**Available data:**
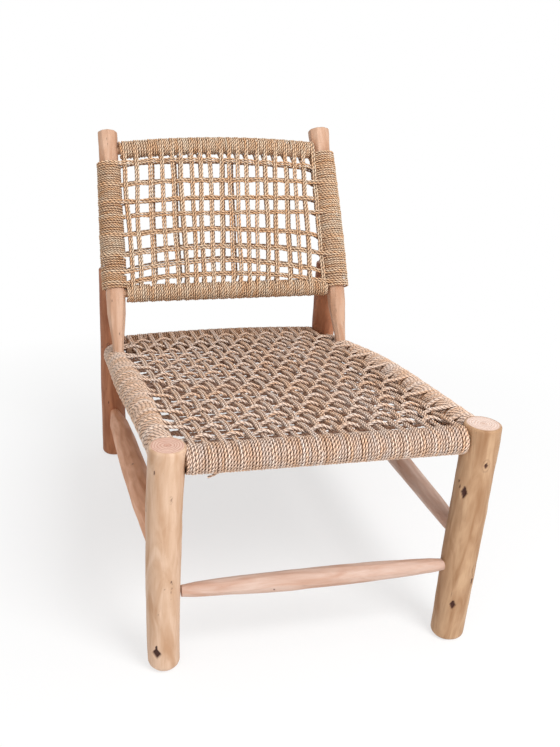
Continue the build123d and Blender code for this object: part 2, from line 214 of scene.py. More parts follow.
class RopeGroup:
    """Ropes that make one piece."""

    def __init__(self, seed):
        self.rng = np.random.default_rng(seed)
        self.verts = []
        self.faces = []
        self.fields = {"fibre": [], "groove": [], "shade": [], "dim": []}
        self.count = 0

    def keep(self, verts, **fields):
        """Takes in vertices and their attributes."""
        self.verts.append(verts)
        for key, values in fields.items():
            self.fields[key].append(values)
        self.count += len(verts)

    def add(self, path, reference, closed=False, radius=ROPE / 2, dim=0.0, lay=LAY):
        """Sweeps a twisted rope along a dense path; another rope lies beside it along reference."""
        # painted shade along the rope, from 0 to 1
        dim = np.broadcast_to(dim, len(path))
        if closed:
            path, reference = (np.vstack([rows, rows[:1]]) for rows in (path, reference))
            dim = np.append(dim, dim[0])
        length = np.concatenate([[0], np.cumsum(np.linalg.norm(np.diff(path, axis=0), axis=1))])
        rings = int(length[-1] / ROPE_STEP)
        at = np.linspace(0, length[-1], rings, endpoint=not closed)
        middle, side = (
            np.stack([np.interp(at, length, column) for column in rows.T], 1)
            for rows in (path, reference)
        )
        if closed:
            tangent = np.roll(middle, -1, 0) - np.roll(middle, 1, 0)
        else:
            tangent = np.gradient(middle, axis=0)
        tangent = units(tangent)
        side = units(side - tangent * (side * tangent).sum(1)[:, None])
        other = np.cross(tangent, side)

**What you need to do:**
Each line above must be reproduced exactly as it stands.

**Output:**
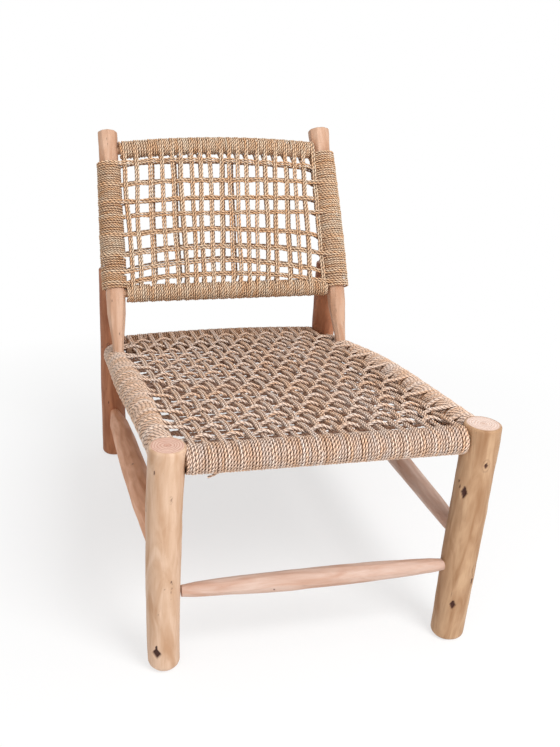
Continue the build123d and Blender code for this object: part 2, from line 214 of scene.py. More parts follow.
class RopeGroup:
    """Ropes that make one piece."""

    def __init__(self, seed):
        self.rng = np.random.default_rng(seed)
        self.verts = []
        self.faces = []
        self.fields = {"fibre": [], "groove": [], "shade": [], "dim": []}
        self.count = 0

    def keep(self, verts, **fields):
        """Takes in vertices and their attributes."""
        self.verts.append(verts)
        for key, values in fields.items():
            self.fields[key].append(values)
        self.count += len(verts)

    def add(self, path, reference, closed=False, radius=ROPE / 2, dim=0.0, lay=LAY):
        """Sweeps a twisted rope along a dense path; another rope lies beside it along reference."""
        # painted shade along the rope, from 0 to 1
        dim = np.broadcast_to(dim, len(path))
        if closed:
            path, reference = (np.vstack([rows, rows[:1]]) for rows in (path, reference))
            dim = np.append(dim, dim[0])
        length = np.concatenate([[0], np.cumsum(np.linalg.norm(np.diff(path, axis=0), axis=1))])
        rings = int(length[-1] / ROPE_STEP)
        at = np.linspace(0, length[-1], rings, endpoint=not closed)
        middle, side = (
            np.stack([np.interp(at, length, column) for column in rows.T], 1)
            for rows in (path, reference)
        )
        if closed:
            tangent = np.roll(middle, -1, 0) - np.roll(middle, 1, 0)
        else:
            tangent = np.gradient(middle, axis=0)
        tangent = units(tangent)
        side = units(side - tangent * (side * tangent).sum(1)[:, None])
        other = np.cross(tangent, side)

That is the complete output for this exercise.